Tuesday, March 15, 2011

Commodity Speculation and Middle East Turmoil

Here is an excerpt about the subject

The short answer with regard to the role of speculation in the Middle East turmoil (and the spike in gas prices) is that speculation is obviously playing a large role. Everyone I’ve spoken to seems to think this is a virtual replay of 2008, only the larger spike here is in food commodity prices. Wheat and corn are both up more than 75% over the last 12 months; cotton is up over 125%; coffee up 85%. Meanwhile oil prices are soaring and there’s talk again of futures maybe hitting $200 a barrel – oil futures are trading at about three times what they were in February 2009. The blame for all of this is going to be laid at disruptions in the Middle East and other factors, but the inescapable fact is that commodity index speculation was up $80 billion last year, meaning that there was $80 billion of new money coming on the market betting on the rise of commodity prices.

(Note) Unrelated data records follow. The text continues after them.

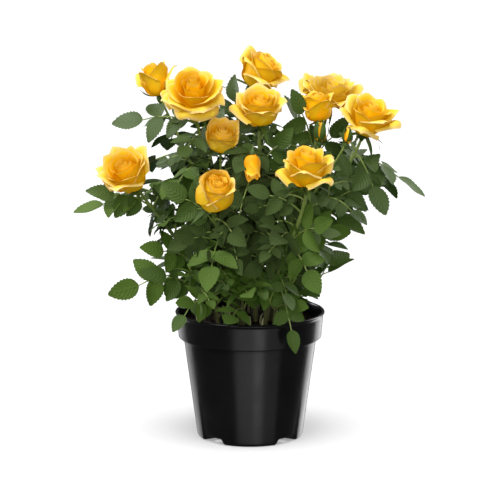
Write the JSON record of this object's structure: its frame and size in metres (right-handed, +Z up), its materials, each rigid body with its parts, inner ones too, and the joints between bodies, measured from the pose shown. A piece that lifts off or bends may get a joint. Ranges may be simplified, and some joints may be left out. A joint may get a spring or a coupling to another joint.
{
  "type": "potted rose bush",
  "caption": "Small rose bush with golden yellow blooms on thin green canes, standing in a round black nursery pot.",
  "frame": {"origin": "middle of the pot's flat underside", "axes": "+Z up through the plant, -Y towards the side that the picture shows, +X to the right of that view"},
  "size_m": [0.2782, 0.2387, 0.3098],
  "materials": {
    "pot": "satin",
    "soil": "matte",
    "cane": "satin",
    "foliage": "satin",
    "bloom": "satin"
  },
  "bodies": {
    "root": {"pot": "pot", "soil": "soil", "cane_far_left": "cane", "cane_left": "cane", "cane_front_left": "cane", "cane_middle": "cane", "cane_back_middle": "cane", "cane_front_right": "cane", "cane_right": "cane", "cane_back_right": "cane", "cane_far_right": "cane", "cane_rear_left": "cane", "cane_rear_right": "cane", "stem_skirt_left": "cane", "stem_skirt_front_left": "cane", "stem_skirt_front": "cane", "stem_skirt_front_right": "cane", "stem_skirt_right": "cane", "stem_skirt_back_right": "cane", "stem_skirt_back": "cane", "stem_skirt_back_left": "cane", "crown_far_left": "bloom", "crown_left": "bloom", "crown_front_left": "bloom", "crown_middle": "bloom", "crown_back_middle": "bloom", "crown_front_right": "bloom", "crown_right": "bloom", "crown_back_right": "bloom", "crown_far_right": "bloom", "crown_rear_left": "bloom", "crown_rear_right": "bloom", "skirt_left": "foliage", "skirt_front_left": "foliage", "skirt_front": "foliage", "skirt_front_right": "foliage", "skirt_right": "foliage", "skirt_back_right": "foliage", "skirt_back": "foliage", "skirt_back_left": "foliage"}
  },
  "joints": []
}
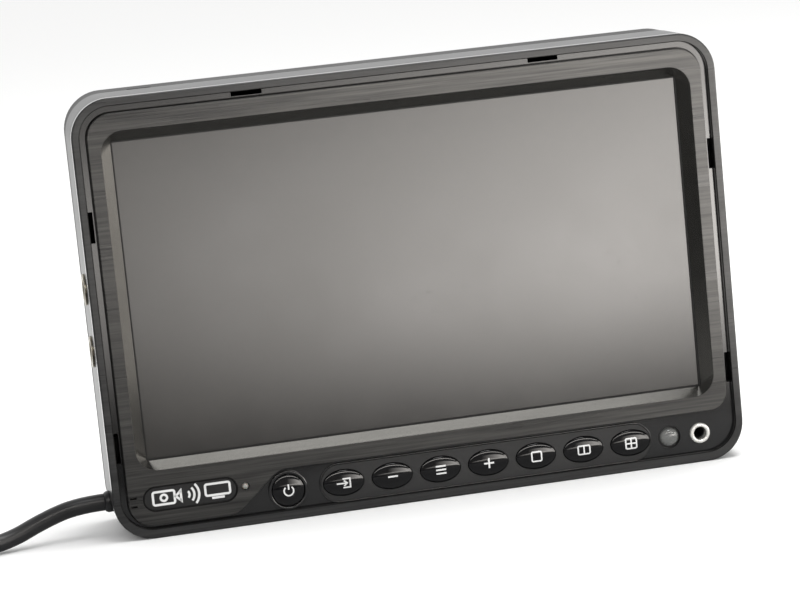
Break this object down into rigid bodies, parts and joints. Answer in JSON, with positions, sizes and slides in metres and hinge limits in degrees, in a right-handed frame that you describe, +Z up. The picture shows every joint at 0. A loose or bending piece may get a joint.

The total amount of commodity index speculation approached $400 billion last year, meaning the amount of speculative money on the market was roughly twenty times pre-2003 levels – and again, this is all “long-only” speculation, i.e. money betting on prices to go up. Obviously disasters and political unrest and other factors (a very weak harvest in Russia last year was a factor in the wheat price spike, for instance) play a part in all of this, but I think in the end what we’re going to find out is that index speculation was a huge factor in both the skyrocketing food prices that led to the Middle East crisis and this current oil-price situation.